Uehara will now take a backseat to Kimbrel, similar to 2012 when Uehara served as Joe Nathan’s setup man. Yes, he’s old and coming off injury, but projections have Uehara maintaining a sub-3.00 ERA in 65 appearances, according to FanGraphs.
Speaking of Kimbrel, the Alabama native will be one of two elite closers transitioning to the American League, with the other being Chapman, of course. Kimbrel will never be the same pitcher who had five consecutive seasons with a FIP below 2.00, especially in a league with a DH, a division full of power and less favorable park factors. Even in the friendly Petco Park in 2015, Kimbrel totaled a 2.73 ERA at home with four homers allowed.
But the numbers don’t do justice to how Kimbrel settled in with the Padres. His ERA jumped above 4.00 in his first two months in San Diego, setting off the panic meter. However, Kimbrel held opposing batters to a .153 BAA monthly from that point forward, finishing with a familiar 1.73 ERA in the second half. The BoSox are banking on Kimbrel to build upon that success.
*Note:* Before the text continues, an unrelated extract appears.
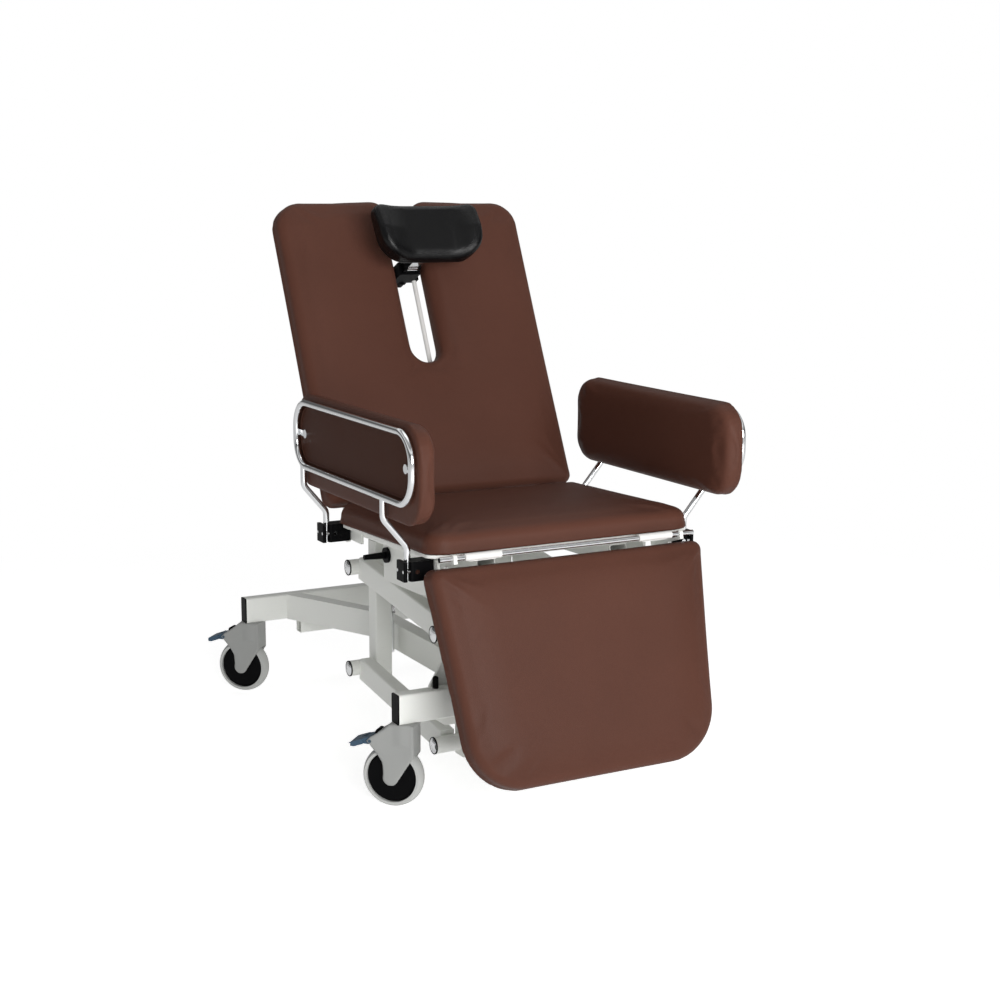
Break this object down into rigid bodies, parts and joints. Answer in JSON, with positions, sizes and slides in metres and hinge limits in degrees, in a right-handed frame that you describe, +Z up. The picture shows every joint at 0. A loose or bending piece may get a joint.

Boston parted ways with starter Wade Miley in December, but with an emphasis on strengthening its bullpen. The Red Sox received a great return in Smith, along with 27-year-old starter Roenis Elias. With the struggles of Fernando Rodney growing large, Smith shined in Seattle’s closer role beginning in June of last season, earning five saves with only two earned runs allowed in the month.
Even at 26, Smith made 70 appearances for Seattle in his first full big league season. Again, park factors will lower his numbers with a departure from Safeco Field, but the Red Sox finally have a second reliable backend reliever who will pair with Uehara.
Boston’s projected bullpen looks like this:
RHP C. Kimbrel (Closer)
RHP K. Uehara
RHP C. Smith
LHP R. Ross
RHP J. Tazawa
LHP T. Layne
RHP S. Wright
The only position battle could be Wright vs. the likes of Anthony Varvaro, whom the Red Sox signed to a minor league deal and is recovering from a torn flexor tendon. Or, possibly Matt Barnes, the team’s 2011 first-rounder who struggled in 2015 (5.44 ERA).
Ross and Layne have both proven to be durable guys in relief duty, while the Red Sox are expecting a major rebound season from Tazawa, whose strikeout rate trended downward to 22.7 percent last year.
The Boston Red Sox are going for it from a pitching standpoint, because, I haven’t even mentioned David Price yet. Despite the concern of a strong AL East stockpiled with offense, the Red Sox have assembled arguably the second-best bullpen in Major League Baseball.